Jueves 19 de enero de 2006
Sergio Zermeño
La Jornada
El zapatismo se ha diferenciado de la mayoría de las luchas sociales de nuestro país porque ha sido un movimiento de actores en construcción, un movimiento propositivo. Pudiendo refugiarse en lo que era evidente, que la situación de los indios en nuestro país es una situación de dominados, de víctimas de los 500 años, de pobres, de damnificados permanentes, el zapatismo escogió, sin embargo, ser propositivo, no ser víctima sino actuar, no solamente resistir sino proponer, convertirse en un actor de su caminar.
El anterior no es un párrafo para simpatizar o para mediar en estos momentos de gran tensión entre la propuesta de los zapatistas y el accionar de la izquierda institucional de nuestro país. Afirmar que el zapatismo es un movimiento que propone y no sólo que resiste, un movimiento animado por actores que buscan un sentido para su quehacer y rechazan el ser sólo víctimas pasivas de su entorno, se basa en el hecho contundente de la existencia de los llamados caracoles, es decir, en el hecho de haberse propuesto la construcción de espacios regionales (conjuntos de municipios autónomos) que tienen como meta el mejorar la calidad de vida de sus habitantes, para lo cual han establecido un principio de autoridad en las llamadas juntas de buen gobierno en cada uno los cinco espacios local-regionales sobre los que han establecido una influencia clara.
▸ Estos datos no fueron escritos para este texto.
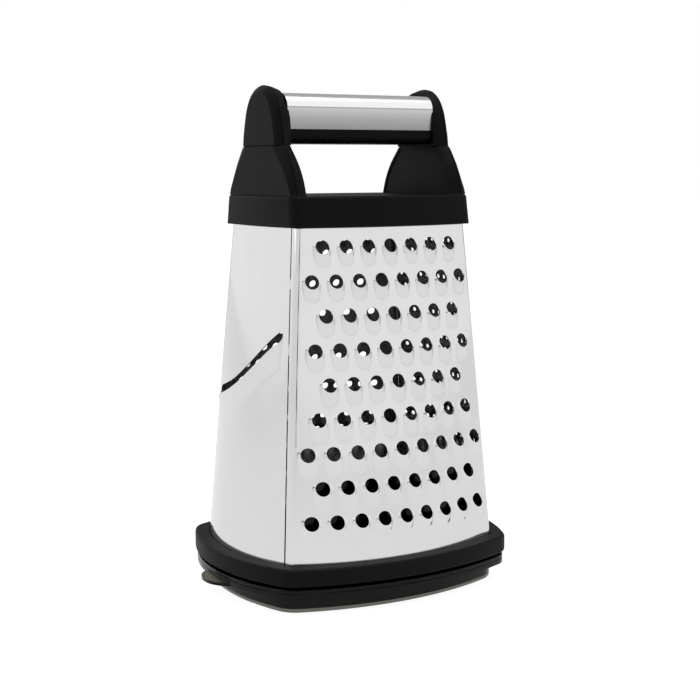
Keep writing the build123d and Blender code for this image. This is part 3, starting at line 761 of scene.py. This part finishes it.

Esto viene al caso porque se están evidenciando algunos rasgos de la otra campaña que sin duda están colocando en un plano secundario las temáticas, las propuestas y las técnicas para la reconstrucción social con base en el desarrollo local-regional, ese camino que está sugerido en el ejemplo de los caracoles, y se está imponiendo una imagen en la que los damnificados de todo tipo (les damnés de la Terre) se están acercando al zapatismo y al delegado Zero en calidad de damnificados y de víctimas: “que intervenga para que los presos políticos de Villaflores sean liberados”, “que intervenga en Huixtla para que las tarifas eléctricas sean reducidas y para crear un frente de resistencia”, “que intervenga para que nos permitan manejar nuestros bicitaxis sin pagar la licencia al municipio”, “que intervenga para que al ejido de Lomas de Chapultepec, en Punta Diamante, en Acapulco, le sean restituidas las tierras que le fueron expropiadas por Figueroa para los desarrollos playeros de lujo”…
Los espacios de diálogo por los que el zapatismo se está transportando y se va a transportar, en principio durante los seis meses de campaña, no son espacios en donde va a dialogar con grupos de la izquierda no institucional las estrategias para lograr un consenso en torno a la vía anticapitalista por la que debería transitar nuestro país en un futuro mediano (de esos hay cada vez menos grupos en este país en regresión), sino serán espacios de discusión con la gente común y corriente, con los millones de habitantes de nuestro país que no van a plantear las cosas en una manera programática ni elaborada sino que están preocupados por su existencia inmediata. En esa medida habrá que inventar algún mecanismo para que las reuniones de la otra campaña se diferencien de los recorridos a que están obligados, por ejemplo, los delegados políticos de Tlalpan, de Iztapalapa o de cualquier municipio de nuestra República, en donde las listas de quejas y necesidades son infinitas (claro, en estas reuniones los munícipes y los delegados prometen que si el voto los llevara al próximo peldaño burocrático ellos resolverían esas demandas). En el caso que nos ocupa ese mecanismo está, por fortuna, desechado, aunque eso no nos ayuda a resolver el entuerto.
Ya comienza a quedar claro cuál es el problema: nadie que venga de afuera y que vaya de paso resolverá asunto alguno en una comunidad, localidad o región. Esos problemas son complejos, de larga solución, de dos pasos adelante y uno (o a veces tres) atrás. El zapatismo podrá seguir escuchando la larga (e interminable) lista de demandas de cada comunidad, pero la verdad, en mi opinión, creo que tendría más fuerza mostrando sus moderados pero contundentes éxitos en las regiones zapatistas (los caracoles), y discutiendo mecanismos de organización y líneas de trabajo en las regiones por las que transita, discutiendo con claridad sobre qué ayudas son aceptables para el desarrollo de esas regiones y cuáles no, y por qué (y cómo sólo hay que aceptar la ayuda de la “sociedad civil” y qué quiere decir eso, o por qué hay que cortar todos los lazos con las instituciones universitarias, gubernamentales y tantas otras…). Es evidente que queremos ver en cada territorio de nuestro país a actores colectivos organizados, propositivos, y no a víctimas en resistencia, lamentándose de su situación de desamparo.